Sexton spent 12 years on active duty, part of that time just outside of Afghanistan. He said civilian life has been more challenging than he expected since leaving the service two years ago.
“I realized things in my life were getting out of control,” he said.
So Sexton reached out to Paws for War — a Long Island shelter that places rescue dogs with veterans.
Training is still in the early stages, but Jet has already moved to protect Sexton against the piercing scream of a siren.
“We try to do it in a setting that’s a little loud. There’s a lot of things going on, distractions,” said Robert Misseri, president of Paws of War. “If Jason goes into a dark spot, Jet will be there, Jet will be pushing him.”
If you’re interested in helping place a dog with a veteran, click here.
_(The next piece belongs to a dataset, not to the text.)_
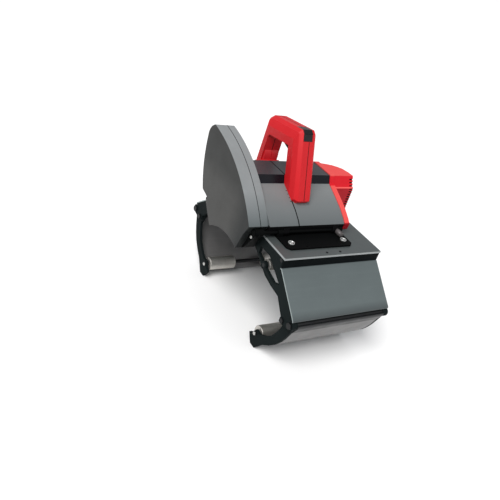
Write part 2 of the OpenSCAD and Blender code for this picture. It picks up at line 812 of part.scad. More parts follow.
function on_leg(s, n) = grip_outer[2] + s * leg_way + n * leg_out;
handle_screw_shares = [[0.45, -0.18], [0.6, 0.17]];
function handle_screw_places() =
    [on_leg(handle_h * handle_screw_shares[0][0], handle_h * handle_screw_shares[0][1]),
     on_bar(handle_h * handle_screw_shares[1][0], handle_h * handle_screw_shares[1][1])];

module handle_solid(x, length) {
    difference() {
        intersection() {
            hull() {
                prism(grip_outer, handle_x + handle_chamfer, handle_w - 2 * handle_chamfer);
                prism(inset(grip_outer, handle_chamfer), handle_x, handle_w);
            }
            translate([x, -head_front, head_bottom])
                cube([length, head_depth, handle_top]);
        }
        prism(grip_hole, x - overrun, length + 2 * overrun);
        prism(full_outline, x - overrun, length + 2 * overrun);
    }
}
module handle_cavity() {
    x = handle_x + handle_side_wall;
    length = handle_w - 2 * handle_side_wall;
    difference() {
        prism(inset(grip_outer, handle_wall), x, length);
        prism(inset(grip_hole, -handle_wall), x - overrun, length + 2 * overrun);
        prism(inset(full_outline, -handle_floor), x - overrun, length + 2 * overrun);
    }
}
module handle_cuts() {
    handle_cavity();
    slot = trigger_w + 2 * side_gap;
    prism([on_bar(-side_gap, -trigger_out), on_bar(-side_gap, trigger_in + trigger_travel + side_gap),
           on_bar(trigger_l + side_gap, trigger_in + trigger_travel + side_gap),
           on_bar(trigger_l + side_gap, -trigger_out)], trigger_x - side_gap, slot);
    button_low = button_start - side_gap;
    button_high = button_start + button_l + side_gap;
    prism([on_leg(button_low, overrun), on_leg(button_low, -button_in - button_travel),
           on_leg(button_high, -button_in - button_travel), on_leg(button_high, overrun)],
          button_x - side_gap, button_w + 2 * side_gap);
}
module handle_left_half() {
    color("#d8262c") difference() {
        handle_solid(handle_x, handle_left_w);
        handle_cuts();
    }
}
module handle_right_half() {
    x = handle_x + handle_w - head_screw_t;
    color("#d8262c") difference() {
        handle_solid(handle_seam, handle_w - handle_left_w);
        handle_cuts();
        for (p = handle_screw_places())
            bar(p, head_screw_r, x, head_screw_t + overrun);
    }
}

module trigger() {
    color("#15181a") prism(
        [on_bar(0, -trigger_out), on_bar(0, trigger_in), on_bar(trigger_l, trigger_in),
         on_bar(trigger_l, -trigger_tail)], trigger_x, trigger_w);
}
module lock_button() {
    end = button_start + button_l;
    color("#15181a") prism(
        [on_leg(button_start, button_out), on_leg(button_start, -button_in), on_leg(end, -button_in),
         on_leg(end, button_out)], button_x, button_w);
}
switch_gap = 0.9;
switch_l = 30;
switch_h = 20;
module switch_body() {
    low = trigger_in + trigger_travel + switch_gap;
    color("#303030") prism(
        [on_bar(handle_wall, low), on_bar(handle_wall, low + switch_h),
         on_bar(handle_wall + switch_l, low + switch_h), on_bar(handle_wall + switch_l, low)],
        handle_x + handle_side_wall, handle_w - 2 * handle_side_wall);
}

// Red bezel: an end wall that carries the rear motor bearing
bezel_lip = 2;
bezel_pocket = 7;
bearing_w = 8;
rear_bearing_r = 11;
vent_ring_r = 22;
vent_hole_r = 4;
vent_count = 8;
module bezel() {
    color("#d8262c") difference() {
        prism(inset(full_outline, -bezel_lip), bezel_x, bezel_w);
        prism(inset(full_outline, head_wall), bezel_x - overrun, bezel_pocket + overrun);
        bar(motor_axis, rear_bearing_r, bezel_x - overrun, bezel_w + 2 * overrun);
        for (i = [0 : vent_count - 1])
            bar(motor_axis + polar(vent_ring_r, 360 * i / vent_count), vent_hole_r,
                bezel_x - overrun, bezel_w + 2 * overrun);
    }
}

// Rear cap: a roof in line with the housing over a set-back body, with a comb of vents at its end
cap_top_shares = [[0.97, 0.423], [0.948, 0.502], [0.873, 0.573], [0.724, 0.617], [0.545, 0.649],
                  [0.313, 0.673], [0, 0.695]];
cap_plan_shares = [[1, 0.54], [0.97, 0.64], [0.85, 0.74], [0.6, 0.83], [0.3, 0.88], [0, 0.9]];
cap_rise_share = 0.6;
cap_shares = [[0.3696, -0.18], [0.3696, 0.6105], [0.4, 0.743], [0.435, 1], [0.719, 1], [1, 0.5],
              [1, 0.316], [0.921, 0.329], [0.921, -0.1], [0.897, -0.18]];
cap_outline = [for (s = cap_shares) head_point(s)];
slot_count = 11;
slot_h = 3.8;
slot_depth = 12;
slot_start = 20;
slot_low_share = 0.105;
slot_step_share = 0.0777;
vent_w = 50;
function cap_plan(shares) = concat(
    [[0, -head_front - overrun], [cap_x + shares[0][0] * cap_w, -head_front - overrun]],
    [for (s = shares) [cap_x + s[0] * cap_w, s[1] * head_depth - head_front]],
    [[0, shares[len(shares) - 1][1] * head_depth - head_front]]);
module cap_envelope() {
    low = head_bottom - overrun;
    hull() {
        translate([0, 0, low])
            linear_extrude(cap_rise_share * head_h)
                polygon(cap_plan(cap_plan_shares));
        translate([0, 0, head_bottom + head_h + overrun])
            linear_extrude(overrun)
                polygon(cap_plan(cap_top_shares));
    }
}
module rear_cap() {
    color("#d8262c") difference() {
        intersection() {
            prism(cap_outline, cap_x, cap_w);
            cap_envelope();
        }
        intersection() {
            prism(inset(cap_outline, head_wall), cap_x - overrun, cap_w);
            translate([-head_wall - slot_depth, 0, 0])
                cap_envelope();
        }
        difference() {
            for (u = slot_places())
                translate([cap_x + slot_start, -head_front, u])
                    cube([cap_w, head_depth, slot_h]);
            translate([-slot_depth, 0, 0])
                cap_envelope();
        }
        for (u = slot_places())
            translate([cap_x + cap_w - slot_depth - head_wall - overrun, -motor_axis[0] - vent_w / 2, u])
                cube([head_wall + 2 * overrun, vent_w, slot_h]);
    }
}
function slot_places() =
    [for (i = [0 : slot_count - 1]) head_bottom + head_h * (slot_low_share + slot_step_share * i)];

gland_l = 22;
gland_nut_l = 7;
gland_r = 9;
gland_bore = 4;
gland_in = 22;
gland_x = bezel_x - gland_in;
gland_rise = 19;
gland_neck_r = 6.5;
function gland_place() = [gland_x, -back_low[0] - head_wall, back_low[1] + gland_rise];
module cable_gland() {
    color("#15181a") translate(gland_place()) rotate([-90, 0, 0]) difference() {
        union() {
            cylinder(r = gland_neck_r, h = gland_l, $fn = round_sides);
            translate([0, 0, head_wall])
                cylinder(r = gland_r, h = gland_nut_l, $fn = hex_sides);
        }
        translate([0, 0, -overrun])
            cylinder(r = gland_bore, h = gland_l + 2 * overrun, $fn = round_sides);
    }
}

// Gear case with the gears, in line between the blade and the motor
case_wall = 2.5;
end_wall = 8;
pinion_room = 15;
spindle_bearing_r = 13;
pinion_bearing_r = 9;
module gear_case() {
    length = case_end_x - case_x;
    color("#a8aaac") difference() {
        union() {
            bar(blade_axis, case_r, case_x, length);
            bar(motor_axis, pinion_room + case_wall, case_x, length);
            ring(blade_axis, neck_r, spindle_bearing_r, gear_x, case_x - gear_x);
        }
        bar(blade_axis, case_r - case_wall, case_x + end_wall, length - 2 * end_wall);
        bar(motor_axis, pinion_room, case_x + end_wall, length - 2 * end_wall);
        bar(blade_axis, spindle_bearing_r, case_x - overrun, length + 2 * overrun);
        bar(motor_axis, pinion_bearing_r, case_x - overrun, length + 2 * overrun);
    }
}
module spindle_bearings() {
    color("silver") for (x = [case_x, case_end_x - end_wall])
        ring(blade_axis, spindle_bearing_r, spindle_r + run_play, x, end_wall);
}
module motor_bearings() {
    color("silver") {
        for (x = [case_x, case_end_x - end_wall])
            ring(motor_axis, pinion_bearing_r, shaft_r + run_play, x, end_wall);
        ring(motor_axis, rear_bearing_r, shaft_r + run_play, cap_x - bearing_w, bearing_w);
    }
}

// Motor: stator in the seat rings, armature on the shaft
stack_in = 36;
stack_x = motor_x + stack_in;
stack_l = 62;
air_gap = 0.8;
module stator() {
    color("#6a4a30") ring(motor_axis, stator_r, armature_r + air_gap, stack_x, stack_l);
}
module armature() {
    color("#b87333") {
        bar(motor_axis, shaft_r, case_x + overrun, cap_x - case_x - overrun);
        ring(motor_axis, armature_r, shaft_r, stack_x, stack_l);
    }
}
commutator_r = 11;
commutator_gap = 8;
commutator_x = stack_x + stack_l + commutator_gap;
commutator_l = 16;
module commutator() {
    color("#b87333") ring(motor_axis, commutator_r, shaft_r, commutator_x, commutator_l);
}
brush_w = 8;
brush_ring_t = 4;
brush_x = seat_ribs[2];
module brush_ring() {
    color("#303030") {
        ring(motor_axis, stator_r, stator_r - brush_ring_t, brush_x, seat_w);
        for (s = [-1, 1])
            translate([brush_x, -motor_axis[0] - brush_w / 2,
                       motor_axis[1] + (s > 0 ? commutator_r + side_gap : -stator_r + overrun)])
                cube([brush_w, brush_w, stator_r - overrun - commutator_r - side_gap]);
    }
}
fan_r = 33;
fan_in = 12;
fan_x = motor_x + fan_in;
fan_hub_r = 8;
fan_rim = 1;
fan_l = 14;
fan_blades = 9;
fan_t = 2;
module cooling_fan() {
    color("#202020") {
        ring(motor_axis, fan_hub_r, shaft_r, fan_x, fan_l);
        ring(motor_axis, fan_r, shaft_r, fan_x, fan_t);
        for (i = [0 : fan_blades - 1])
            translate([fan_x, -motor_axis[0], motor_axis[1]])
                rotate([360 * i / fan_blades, 0, 0])
                    translate([fan_t / 2, -fan_t / 2, fan_hub_r - overrun])
                        cube([fan_l - fan_rim - fan_t / 2, fan_t, fan_r - fan_rim - fan_hub_r + overrun]);
    }
}

// Gear with straight-sided teeth, one of them or one gap at angle a
gear_w = 10;
gear_in = 6;
gear_case_mid = case_x + end_wall + gear_in;
tooth_shares = [[-0.25, -1], [-0.11, 0.8], [0.11, 0.8], [0.25, -1]];
function gear_outline(centre, teeth, r, a) =
    [for (i = [0 : teeth - 1]) for (k = tooth_shares)
        centre + polar(r + k[1] * gear_module, a + 360 * (i + k[0]) / teeth)];
module spindle_gear() {
    color("silver") difference() {
        prism(gear_outline(blade_axis, gear_teeth, gear_r, motor_angle), gear_case_mid, gear_w);
        bar(blade_axis, spindle_r, gear_case_mid - overrun, gear_w + 2 * overrun);
    }
}
module motor_pinion() {
    color("silver") difference() {
        prism(gear_outline(motor_axis, pinion_teeth, pinion_r, motor_angle + 180 + 180 / pinion_teeth),
              gear_case_mid, gear_w);
        bar(motor_axis, shaft_r, gear_case_mid - overrun, gear_w + 2 * overrun);
    }
}

// Spindle, saw blade and what clamps it
blade_in = 22;
blade_x = guard_x + blade_in;
flange_r = 22;
flange_t = 6;
outer_flange_t = 4;
bolt_head_t = 5;
bolt_head_r = 9;
module spindle() {
    x = blade_x - outer_flange_t;
    color("silver") bar(blade_axis, spindle_r, x, case_end_x - overrun - x);
}
module inner_flange() {
    color("silver") ring(blade_axis, flange_r, spindle_r, blade_x + blade_t, flange_t);
}
tooth_depth = 3;
saw_tooth_shares = [[0, 0], [0.25, 1], [0.85, 0.5]];
module saw_blade() {
    color("#c8ccd0") difference() {
        prism([for (i = [0 : blade_teeth - 1]) for (k = saw_tooth_shares)
                  blade_axis + polar(blade_d / 2 - k[1] * tooth_depth, 360 * (i + k[0]) / blade_teeth)],
              blade_x, blade_t);
        bar(blade_axis, spindle_r, blade_x - overrun, blade_t + 2 * overrun);
    }
}
module outer_flange() {
    color("silver") ring(blade_axis, flange_r, spindle_r, blade_x - outer_flange_t, outer_flange_t);
}
module blade_bolt() {
    x = blade_x - outer_flange_t - bolt_head_t;
    color("silver") bar(blade_axis, bolt_head_r, x, bolt_head_t, FRONT, hex_sides);
}

deck_plate();
end_plate_left();
end_plate_right();
front_cover();
rear_cover();
front_band();
rear_band();
tie_rods();
hinge_rods();
clamp_rods();
frame_screws();
base_plate();
base_screws();
head_hinge_pin();
upper_axles();
upper_front_rollers();
upper_rear_rollers();
front_jaw_left_plate();
front_jaw_right_plate();
front_jaw_shell();
front_jaw_axle();
front_jaw_rollers();
rear_jaw_left_plate();
rear_jaw_right_plate();
rear_jaw_shell();
rear_jaw_axle();
rear_jaw_rollers();
clamp_knob();
guard_outer_shell();
guard_inner_shell();
head_screws();
cover_latch();
guard_bracket();
gearbox_housing();
motor_housing();
bottom_tray();
stripe_insert();
handle_left_half();
handle_right_half();
bezel();
rear_cap();
cable_gland();
gear_case();
spindle_bearings();
motor_bearings();
stator();
brush_ring();
switch_body();
armature();
commutator();
cooling_fan();
motor_pinion();
spindle();
spindle_gear();
inner_flange();
saw_blade();
outer_flange();
blade_bolt();
trigger();
lock_button();
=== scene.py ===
import json
import math

import bpy
from mathutils import Matrix, Vector


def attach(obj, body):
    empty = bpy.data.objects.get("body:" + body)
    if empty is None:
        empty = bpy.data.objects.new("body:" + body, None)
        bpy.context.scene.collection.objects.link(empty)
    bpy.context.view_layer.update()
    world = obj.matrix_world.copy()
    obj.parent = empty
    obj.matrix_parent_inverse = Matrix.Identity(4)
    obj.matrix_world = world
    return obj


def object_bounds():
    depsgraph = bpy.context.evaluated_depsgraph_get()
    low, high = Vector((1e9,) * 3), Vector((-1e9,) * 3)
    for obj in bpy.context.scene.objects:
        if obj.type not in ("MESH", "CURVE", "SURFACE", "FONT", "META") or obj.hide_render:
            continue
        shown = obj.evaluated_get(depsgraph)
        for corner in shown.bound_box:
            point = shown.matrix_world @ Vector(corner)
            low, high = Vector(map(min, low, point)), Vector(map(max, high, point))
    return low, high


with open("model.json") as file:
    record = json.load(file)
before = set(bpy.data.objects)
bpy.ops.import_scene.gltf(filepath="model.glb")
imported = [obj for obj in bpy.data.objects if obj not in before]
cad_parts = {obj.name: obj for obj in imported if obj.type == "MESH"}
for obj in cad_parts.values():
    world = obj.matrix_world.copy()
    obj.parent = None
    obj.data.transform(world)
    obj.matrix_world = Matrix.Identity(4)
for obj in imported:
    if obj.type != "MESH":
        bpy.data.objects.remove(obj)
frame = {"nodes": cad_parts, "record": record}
cad_low, cad_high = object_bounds()
nodes = frame["nodes"]
scene = bpy.context.scene
scene.view_settings.view_transform = "Standard"
MM = 0.001
X, Y, Z = 0, 1, 2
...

A year in combat has turned civilian life into a frightening existence for Army veteran Scott Jernigan.
“It’s been rough for me,” he said. “I haven’t been to a restaurant in years. I think it’s more my anxiety, not knowing what’s going on around me. And now basically I have a battle buddy.”
His battle buddy is Dutchess, a 4-year-old Shepard rescued from a shelter.
“Normally, if I’m just standing in an open area like this, I’m always scanning. But I’ focusing on you guys because I know automatically she’s looking everywhere,” Jernigan said.
And now, with Dutchess by his side and support from the service dog team, Jernigan was finally able to venture into a restaurant.
As for Jet and Sexton, “He allows me to focus on life and getting back to what maybe normal life would be,” Sexton said.
Paws of War has placed more than 20 dogs with service veterans.